I say, couldn't I walk out with you now and see a doctor about it? I believe I will, Bovey, if you can spare me. For look you, Simpson, I am the plaything of his leisure hours, a kind of Yorick, you know, and he might be dull."
The Hon. Bovyne looked grave for a second, "I believe I _should_ be dull without you, dear boy, though you are a crank. Let me see, how old are you, Arthur?"
"Twenty-two," answered Clarges. "Good heaven!" exclaimed the Hon.
Bovine, "and I am getting perilously near to forty. We'll change the subject. I'm very sleepy. Don't expect to find me up when you come in, Arthur; to-morrow night, remember, we may be sleeping on the cold ground, I shall get all the rest I can to-night." Clarges and the other man took their leave.
"Once more, Bovey," said the former, "won't you be done? Simpson, make him! See here, look once more at Lady Violet, speak with _her_ lips, look with _her_ eyes--the loveliest woman in England!"
"Go and get 'done,' as you call it, for heaven's sake, and let me alone!" was all he got in reply.
But Clarges did not get done. He had an idea and this was his idea: To walk to some doctor recommended by Simpson and procure an instrument suitable for the purpose, and the necessary material, and to vaccinate his cousin himself. The first part was easy enough. Simpson vaguely wondering at his light-hearted talk, left him at a doctor's surgery door, and Clarges, who could always get what he wanted from anybody in any part of the world, soon persuaded the doctor to give him a "point"
and all necessary instructions.
"A small lancet is really a better thing," said that gentleman, "but you will manage all right, I daresay. We must really take every precaution we can. Good evening."
All this was easy; now arose the difficulty, how best to tackle Bovey.
"He's such a giant of a fellow," thought Clarges. "But if he is only asleep as he hinted he would be, there'll not be much difficulty.
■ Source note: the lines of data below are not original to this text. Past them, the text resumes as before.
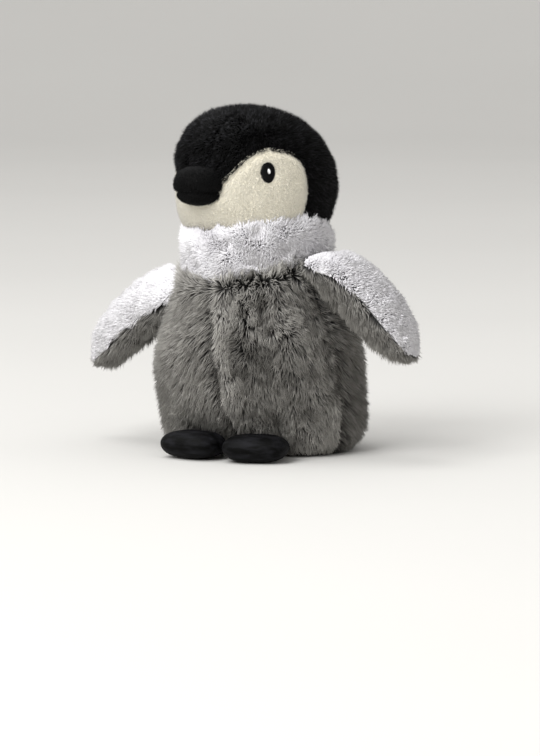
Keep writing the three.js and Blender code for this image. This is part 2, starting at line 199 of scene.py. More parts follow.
def chance(cell, seed):  # three even chances in 0..1 for each whole-number cell
    turns = np.array([[127.1, 311.7, 74.7], [269.5, 183.3, 246.1], [113.5, 271.9, 124.6]])
    return np.modf(np.abs(np.sin(cell @ turns.T + seed * 17.23)) * 43758.5453)[0]


def lockOf(p, size, seed):
    # the centre of the lock of hair that a point belongs to, and the lock's own chance:
    # one centre at random in each cube of that size, and the nearest one wins
    cell = np.floor(p / size)
    best, centre, luck = np.full(len(p), np.inf), np.zeros_like(p), np.zeros(len(p))
    for step in np.stack(np.meshgrid(*[[-1, 0, 1]] * 3), -1).reshape(-1, 3):
        c = cell + step
        h = chance(c, seed)
        there = (c + h) * size
        d = ((p - there) ** 2).sum(-1)
        closer = d < best
        best[closer], centre[closer], luck[closer] = d[closer], there[closer], h[closer, 0]
    return centre, luck


def drift(p, size, seed):  # a slowly wandering vector: sums of waves about that long, each part in -1..1
    rng = np.random.default_rng(seed)
    way = unit(rng.normal(size=(3, 5, 3))) * (2 * math.pi / (size * rng.uniform(0.7, 1.5, (3, 5, 1))))
    start = rng.uniform(0, 2 * math.pi, (3, 5))
    return np.stack([np.cos(p @ way[k].T + start[k]).mean(-1) * 1.6 for k in range(3)], -1)


# jitter is a share of the spacing, rootSink and the floor values are mm, the rest are shares
tuft = {"samples": 80, "margin": 1.02, "jitter": 0.35, "rootSink": 0.3, "rootReach": 0.5,
        "middleReach": 0.42, "floor": 0.4, "floorSpread": 0.3,
        "mapRoot": 0.1, "mapMiddle": 0.54, "mapTip": 0.98, "mapStrip": 0.003}


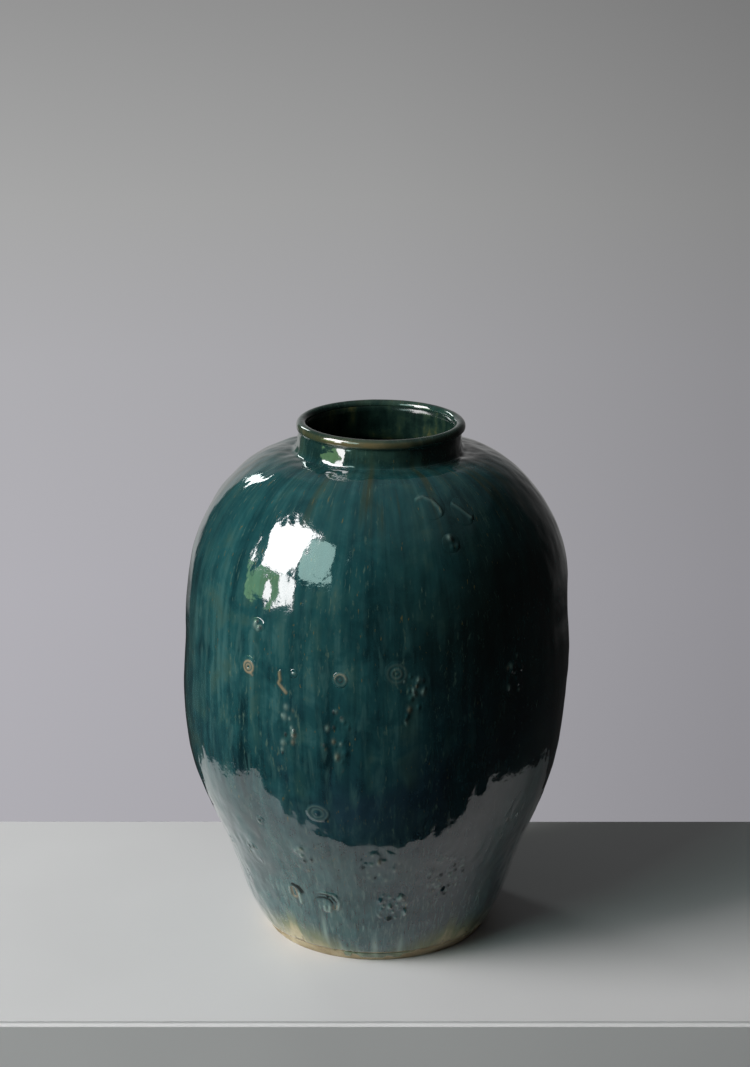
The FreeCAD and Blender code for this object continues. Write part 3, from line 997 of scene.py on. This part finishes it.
def studio_world():
    """Plain surroundings: a pale grey backdrop, which fades to the right, and a dim room."""
    world = bpy.data.worlds.new("studio")
    bpy.context.scene.world = world
    world.use_nodes = True
    world.node_tree.nodes.clear()
    w = Nodes(world.node_tree)
    direction = w.add("ShaderNodeTexCoord").outputs["Generated"]
    x, y, z = w.add("ShaderNodeSeparateXYZ", {0: direction}).outputs
    # What the glaze mirrors: the wall behind the vase, brightest towards -X, a dim room and its
    # ceiling.
    wall = w.ranged_ramp(w.math("ARCTAN2", x, y), -1.6, 1.6, [
        (-0.54, 0.0), (-0.46, 0.38), (0.0, 0.30), (0.26, 0.15), (0.46, 0.06), (0.75, 0.025), (1.0, 0.0),
    ])
    wall_height = w.ranged_ramp(z, -0.5, 1.0, [
        (-0.31, 0.0), (-0.22, 1.0), (0.12, 1.0), (0.45, 0.4), (0.80, 0.1),
    ])
    room = w.ranged_ramp(x, -1.0, 1.0, [(-0.6, 0.020), (0.0, 0.014), (0.5, 0.011)])
    ceiling = w.ranged_ramp(z, 0.0, 1.0, [(0.60, 0.0), (0.90, 0.065)])
    surroundings = w.vector("ADD", w.vector("MULTIPLY", wall, wall_height), room)
    surroundings = w.vector("ADD", surroundings, ceiling)
    # What the camera sees behind the vase.
    across = w.ranged_ramp(x, -0.2, 0.2, [(-0.17, 0.415), (0.0, 0.36), (0.17, 0.265)])
    upwards = w.ranged_ramp(z, -0.45, 0.0, [
        (-0.41, (1.03, 1.01, 1.09)),
        (-0.30, (1.06, 1.04, 1.12)),
        (-0.20, (1.02, 1.01, 1.06)),
        (-0.127, 0.93),
        (-0.036, 0.73),
    ])
    backdrop = w.vector("MULTIPLY", across, upwards)
    shown = w.add("ShaderNodeMixShader", {
        0: w.add("ShaderNodeLightPath").outputs["Is Camera Ray"],
        1: w.add("ShaderNodeBackground", {"Color": surroundings}).outputs[0],
        2: w.add("ShaderNodeBackground", {"Color": backdrop}).outputs[0],
    })
    w.add("ShaderNodeOutputWorld", {"Surface": shown.outputs[0]})


def front_camera():
    """In front of the vase, above the lip and looking down."""
    data = bpy.data.cameras.new("camera")
    data.sensor_width = 36.0
    data.lens = 70.853
    camera = bpy.data.objects.new("camera", data)
    bpy.context.scene.collection.objects.link(camera)
    camera.location = (-0.0012, -1.558, 0.774)
    camera.rotation_euler = (math.radians(90 - 16.3), 0, 0)
    bpy.context.scene.camera = camera


# ---------------------------------------------------------------- the scene

def build():
    front_camera()
    clay = clay_material()
    glaze = glaze_material()
    liner = liner_material()
    profile = coat_profile()
    outer_glaze(profile, glaze)
    glaze_scars(profile, glaze)
    plain_piece("inner_glaze", "glaze_inner", liner, "glaze_inside", 4 * MM)
    plain_piece("clay_foot", "base_disc", clay, "clay", 1.5 * MM)
    plain_piece("clay_lower_body", "lower_body", clay, "clay", 6 * MM)
    plain_piece("clay_upper_body", "upper_body", clay, "clay", 6 * MM)
    plain_piece("clay_collar", "neck_collar", clay, "clay", 2 * MM)
    plain_piece("clay_lip", "rolled_lip", clay, "clay", 1 * MM)
    pale_floor()
    studio_world()
    window_light("window_upper", (-86, -53), (17.8, 49), 13.5, (1.0, 0.98, 0.98))
    window_light("window_lower", (-64.5, -53), (0, 18), 11.0, (1.0, 0.98, 0.98))
    window_light("window_garden", (-85, -64.7), (0, 17.6), 1.6, (0.55, 1.0, 0.40))
    window_light("window_front", (-51, -32), (21, 42), 4.0, (0.68, 1.0, 0.93))
    window_light("window_back", (-147, -141), (20, 36), 8.0, (0.9, 1.0, 0.97))
    bpy.context.scene.view_settings.view_transform = "Standard"


build()
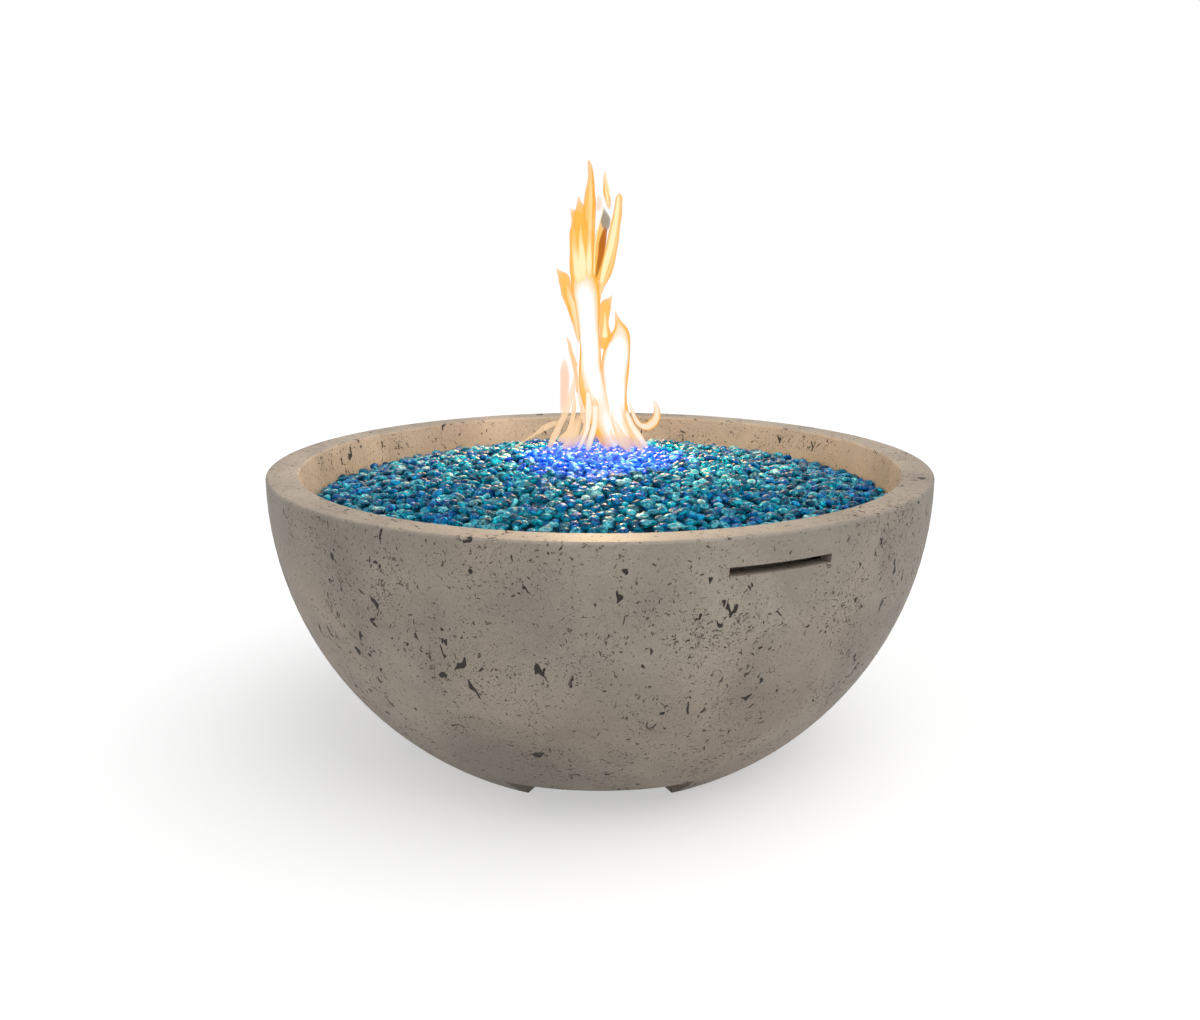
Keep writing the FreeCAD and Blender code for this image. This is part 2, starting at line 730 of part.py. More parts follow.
def make_ball():
    ball = Part.makeSphere(ball_radius, valve_centre)
    bore = rod(ball_bore_radius, 2 * ball_radius, valve_centre - X_AXIS * ball_radius, X_AXIS)
    return ball.cut(bore).cut(tang_box(thread_gap))


def make_stem():
    """The turning stem: a tang in the ball, a round shaft and a square end for the key."""
    shaft_start = valve_centre + Y_AXIS * (ball_radius + ball_gap)
    shaft = rod(stem_radius, stem_length - ball_radius - ball_gap, shaft_start, Y_AXIS)
    square_corner = Vector(-stem_square / 2, valve_centre.y + stem_length, valve_centre.z - stem_square / 2)
    square = Part.makeBox(stem_square, stem_square_length, stem_square, square_corner)
    return shaft.fuse([square, tang_box(0)])


def make_gland():
    """The packing gland screwed into the barrel round the stem."""
    base = valve_centre + Y_AXIS * gland_start
    return pipe(barrel_bore_radius - thread_gap, stem_radius + running_gap, gland_length, base, Y_AXIS)


def make_barrel_nut():
    base = Vector(0, boss_inner_distance - washer_thickness - barrel_nut_height, valve_height)
    return hex_nut(barrel_nut_width, barrel_radius + thread_gap, barrel_nut_height, base, Y_AXIS)


def make_wall_washer():
    base = Vector(0, boss_inner_distance - washer_thickness, valve_height)
    return pipe(barrel_radius + wall_washer_width, barrel_radius + thread_gap, washer_thickness, base, Y_AXIS)


def make_escutcheon():
    """The polished flange on the outside of the wall, with a raised collar."""
    base = Vector(0, seat_distance, valve_height)
    disc = rod(escutcheon_radius, escutcheon_thickness, base, Y_AXIS)
    front_edges = [e for e in disc.Edges if abs(e.BoundBox.YMin - base.y - escutcheon_thickness) < 0.01]
    disc = disc.makeFillet(escutcheon_thickness / 2, front_edges)
    height = escutcheon_thickness + escutcheon_collar_height
    flange = disc.fuse(rod(barrel_radius + escutcheon_collar_width, height, base, Y_AXIS))
    return flange.cut(rod(barrel_radius + thread_gap, height, base, Y_AXIS))


def make_key():
    """The loose key: a square socket, a shaft and a cross handle."""
    start = valve_centre + Y_AXIS * (stem_length + seat_gap)
    socket = rod(key_socket_radius, key_socket_length, start, Y_AXIS)
    handle_centre = valve_centre + Y_AXIS * key_reach
    shaft = rod(key_shaft_radius, key_reach - stem_length - seat_gap, start, Y_AXIS)
    handle = rod(key_handle_radius, key_handle_length, handle_centre - X_AXIS * key_handle_length / 2, X_AXIS)
    handle = handle.makeFillet(key_handle_radius * 0.6, [e for e in handle.Edges if len(e.Vertexes) == 1])
    hole = stem_square + 2 * thread_gap
    corner = Vector(-hole / 2, start.y, valve_height - hole / 2)
    square = Part.makeBox(hole, stem_square_length, hole, corner)
    return socket.fuse([shaft, handle]).cut(square)


def make_glass_bed():
    """The heaped glass that fills the pan and covers its flange, up to the bowl's lip."""
    edge_z = bowl_height - bed_edge_drop
    crown_z = bowl_height + bed_crown_rise
    edge_radius = rim_inner_radius - bed_edge_drop * lip_slope - fill_gap
    hem_radius = pan_flange_radius + pan_side_gap + pan_hem * lip_slope - fill_gap
    hem_top_z = ledge_z + pan_hem + fill_gap
    hem_inside = pan_flange_radius - sheet - fill_gap
    flange_top_z = ledge_z + sheet + fill_gap
    wall_inside = pan_radius - sheet - fill_gap
    foot_inside = wall_inside - pan_taper - pan_bend
    floor_z = pan_floor_z + fill_gap
    dome_radius = (edge_radius**2 + (crown_z - edge_z) ** 2) / (2 * (crown_z - edge_z))
    shoulder_z = crown_z - dome_radius + math.sqrt(dome_radius**2 - (edge_radius / 2) ** 2)
    corners = [
        point(edge_radius, edge_z),
        point(hem_radius, hem_top_z),
        point(hem_inside, hem_top_z),
        point(hem_inside, flange_top_z),
        point(wall_inside, flange_top_z),
        point(wall_inside - pan_taper, floor_z + pan_bend),
        point(foot_inside, floor_z),
        point(0, floor_z),
        point(0, crown_z),
    ]
    edges = [line(a, b) for a, b in zip(corners, corners[1:])]
    shoulder = point(edge_radius / 2, shoulder_z)
    edges.append(Part.Arc(point(0, crown_z), shoulder, point(edge_radius, edge_z)).toShape())
    bed = turned(edges)
    hollow = burner_skin(tube_radius + fill_gap, hub_radius + fill_gap, floor_z)
    collar = rod(hub_collar_radius + fill_gap, hub_collar_height, Vector(0, 0, floor_z))
    return bed.cut([hollow, collar, *saddle_room()])


def saddle_room():
    """The space that each saddle and its screws take out of the glass."""
    outer = tube_radius + thread_gap + saddle_sheet + fill_gap
    foot = outer + saddle_foot
    heads_z = pan_floor_z + saddle_sheet + saddle_screw_head_height + fill_gap
    outline = saddle_outline((-foot, -foot, -outer, -outer), (pan_floor_z, heads_z, heads_z, ring_z))
    sole = line(Vector(ring_radius - foot, 0, pan_floor_z), Vector(ring_radius + foot, 0, pan_floor_z))
    return saddle_swept(outline + [sole], saddle_width + 2 * fill_gap)


def make_parts():
    parts = {
        "bowl_shell": make_bowl(),
        "burner_pan": make_pan(),
        "burner_ring": make_burner_ring(),
        "ring_saddles": make_saddles(),
        "saddle_screws": make_saddle_screws(),
        "saddle_nuts": make_saddle_nuts(),
        "hub_washer": make_hub_washer(),
        "hub_locknut": make_hub_nut(),
        "air_mixer": make_mixer(),
        "air_shutter": make_shutter(),
        "orifice_spud": make_spud(),
        "flare_nuts": make_flare_nuts(),
        "burner_hose": make_hose("burner_elbow", "valve_outlet_elbow"),
        "inlet_hose": make_hose("supply_elbow", "valve_inlet_elbow"),
        "inlet_strap": make_strap(),
        "strap_anchors": make_anchors(),
        "inlet_fitting": make_inlet_fitting(),
        "inlet_locknut": make_inlet_nut(),
        "valve_body": make_valve_body(),
        "valve_seats": make_valve_seats(),
        "valve_ball": make_ball(),
        "valve_stem": make_stem(),
        "packing_gland": make_gland(),
        "barrel_locknut": make_barrel_nut(),
        "wall_washer": make_wall_washer(),
        "escutcheon": make_escutcheon(),
        "gas_key": make_key(),
        "fire_glass_bed": make_glass_bed(),
    }
    for name, place in fittings().items():
        parts[name] = make_elbow(*place)
    return parts


def main():
    os.makedirs("parts", exist_ok=True)
    for name, shape in make_parts().items():
        if not shape.isValid():
            print("not valid:", name)
        shape.exportStep(f"parts/{name}.step")
        print(f"{name}: {len(shape.Solids)} solid(s), {shape.Volume / 1000:.1f} cm3")


main()
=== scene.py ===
import json
import math

import bpy
import numpy as np
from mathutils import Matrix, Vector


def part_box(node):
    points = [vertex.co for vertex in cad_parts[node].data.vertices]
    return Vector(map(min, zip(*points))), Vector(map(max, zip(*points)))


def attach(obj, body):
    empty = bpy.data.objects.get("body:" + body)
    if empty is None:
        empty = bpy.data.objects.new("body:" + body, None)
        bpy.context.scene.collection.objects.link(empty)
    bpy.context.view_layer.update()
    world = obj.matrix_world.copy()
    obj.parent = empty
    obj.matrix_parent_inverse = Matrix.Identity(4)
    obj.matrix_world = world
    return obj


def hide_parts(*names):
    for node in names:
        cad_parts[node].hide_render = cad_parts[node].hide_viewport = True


# A concrete gas fire bowl: its shell, its bed of glass pebbles and a tall flame.
# Lengths are in metres, but for the flame's outlines and where a value says mm. Places are in the frame
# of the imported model.

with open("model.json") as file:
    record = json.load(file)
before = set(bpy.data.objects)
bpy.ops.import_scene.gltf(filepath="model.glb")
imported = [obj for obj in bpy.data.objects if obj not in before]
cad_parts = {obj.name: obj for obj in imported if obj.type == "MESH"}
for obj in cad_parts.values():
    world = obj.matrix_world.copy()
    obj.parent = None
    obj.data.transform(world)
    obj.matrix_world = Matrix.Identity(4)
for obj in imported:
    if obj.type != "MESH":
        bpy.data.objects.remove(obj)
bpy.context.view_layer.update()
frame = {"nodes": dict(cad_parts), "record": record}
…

What will he do when he finds it out in the morning, supposing I am successful in operating upon him to-night? What a suggestive word! I am quite the surgeon. But I'll do it--Arthur Clarges, see that you _do_ do it, by all you hold dear and sacred in old England!"
On his return, however, to the hotel, he found that his cousin was clearly wide-awake again.
"Hang it all!" he said to himself, "why isn't he asleep?" But the Hon.
Bovyne was not in the least sleepy. He rallied Arthur on his poor arm but fortunately did not ask to look at it. He ordered up a sherry cobbler apiece and brought out some of his rarest weeds. "I say, what do you think of Simpson, Bovey?" said Clarges, suddenly.
"Think? why, that there's nothing in him to think about."
"Did you know he was married?"
"No; is he?" Bovey was always laconic.